Pharmaceuticals cost too much. That seems to be the consensus of most Americans. It is certainly the view of many congressmen.
The Senate has passed the McCain-Schumer bill, reducing the protection of pharmaceutical patents. Contended Sen. Edward Kennedy, D-Mass.: "Today's action puts us one step closer to the goal of lowering the cost of prescription drugs for all Americans." The issue now moves to the House, setting up a dangerous election-year fight. It's easy to believe that drugs cost too much. At least it is if you aren't the member of my church who just died of stomach cancer; my next-door neighbor and running partner who has been diagnosed with multiple sclerosis; my friend who endured experimental chemotherapy to fight breast cancer; and my journalistic colleague killed by liver cancer last year.
Should Cost More
For all of them, drugs don't cost nearly enough, since a higher cost would bring forth more and better means of fighting cancer, multiple sclerosis and other diseases. Yet legislators seem dedicated to restricting the availability of such pharmaceuticals.
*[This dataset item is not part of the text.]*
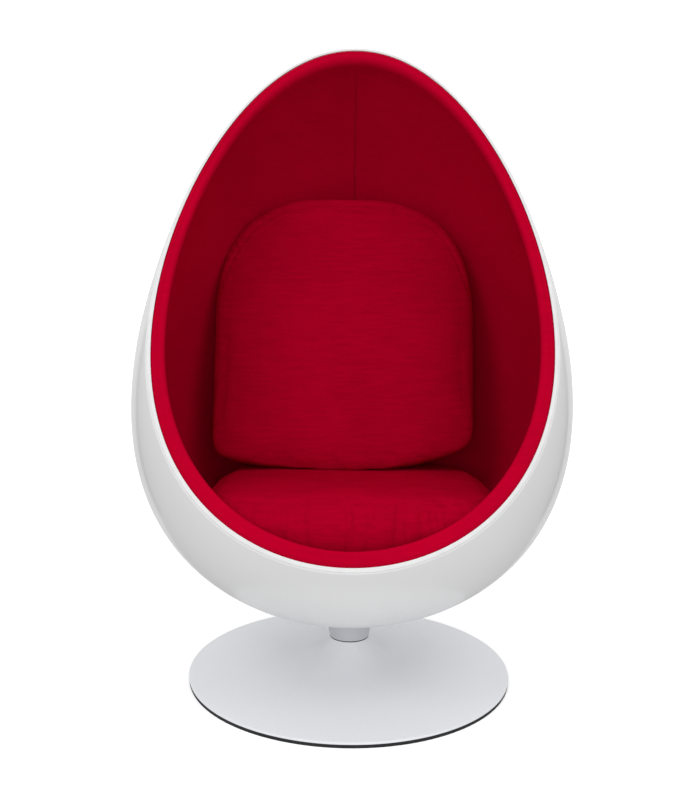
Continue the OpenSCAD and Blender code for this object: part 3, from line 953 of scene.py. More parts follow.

That's not their intent, of course. But that would be the inevitable result of their proposals.
The benefits of pharmaceuticals are all around us. A new drug, enfuvirtide, or T-20, appears to help AIDS patients for whom other medicines are ineffective. Genentech has produced a new product, 2C4, that combats several cancers, including breast and prostate.
More than 800 medications are under development for elder diseases -- Alzheimer's, osteoarthritis, prostate disease and more. Another 200 for children's conditions are in process.
These drugs are being developed only because pharmaceutical companies can acquire patents and then sell their drugs at a profit. Typically, only one of 5,000 to 10,000 compounds ends up as a marketable drug, and of those only 30% make money. Those few must pay for everything -- research and development, dry holes, overhead, lawsuits.
One can argue about how long patents should run. But drug makers face a special problem: It takes years after a patent has been filed to clear the Food and Drug Administration's regulatory process. Once the patent expires, other companies can compete.
Boon For Consumers
The 1984 Hatch-Waxman Act expedited growth of the generics industry, which now accounts for half of the market, by lifting some of the limitations that continue to apply to every other industry. That competition has been a boon for consumers.
One still can argue that tinkering would improve the rules. Maybe so. But not if the only consideration is cost. Falling into this trap is a group of companies that has formed Business for Affordable Medicine. (Governors and labor unions also belong, but the primary front men are businessmen.) No one can blame these firms for wanting to cut their health care costs. But they are trying to manipulate patent rules at their peril.
Merrill Matthews, a visiting scholar at the Institute for Policy Innovation (and an IBD Brain Trust writer), notes that BAM member Motorola came in No. 19 in the number of patents granted in 2001 with 778. Kodak was 20th with 719. In contrast, the top pharmaceutical concern, Bayer, had only 362 patents.
Nor do BAM members like generic products. For instance, General Motors strongly opposes what it terms "imitation parts" because they could wear out sooner and "cause major safety problems."
GM also opposes reimportation, another panacea promoted by some pharmaceutical critics who say drugs cost less in Canada, so Americans should buy them there.
GM's manager of dealer pricing explains, "We can't have the same pricing as in the U.S. without losing (market) share." He threatened to penalize Canadian dealers who sell to brokers servicing U.S. consumers.
For all of the wrangling over drug patents, only 6% of generic products generate infringement actions, many of which are settled out of court. True, these are more likely to involve more remunerative drugs.
But then, in such cases patent holders have an increased interest in protecting themselves from infringement. Especially since any infringement would further abridge the time in which they can recoup their R&D expenses.
What makes the drug debate so disturbing is that only the U.S. has successfully fostered vigorous research and generics industries. Both are necessary. Patents encourage development of new products. Generics allow competition.
Patents also encourage competition through the development of newer, better drugs to earn a profit.
According to Columbia University's Frank Lichtenberg, while new drugs cost more, they reduce other health care expenses, such as those from hospitalization. He figured that $18 devoted to medicine cuts other costs by $71.
Maybe Congress could do better. But it could easily do worse. Whatever it does, it should not do so just to save money. Otherwise, more of my friends arelikely to die prematurely and unnecessarily.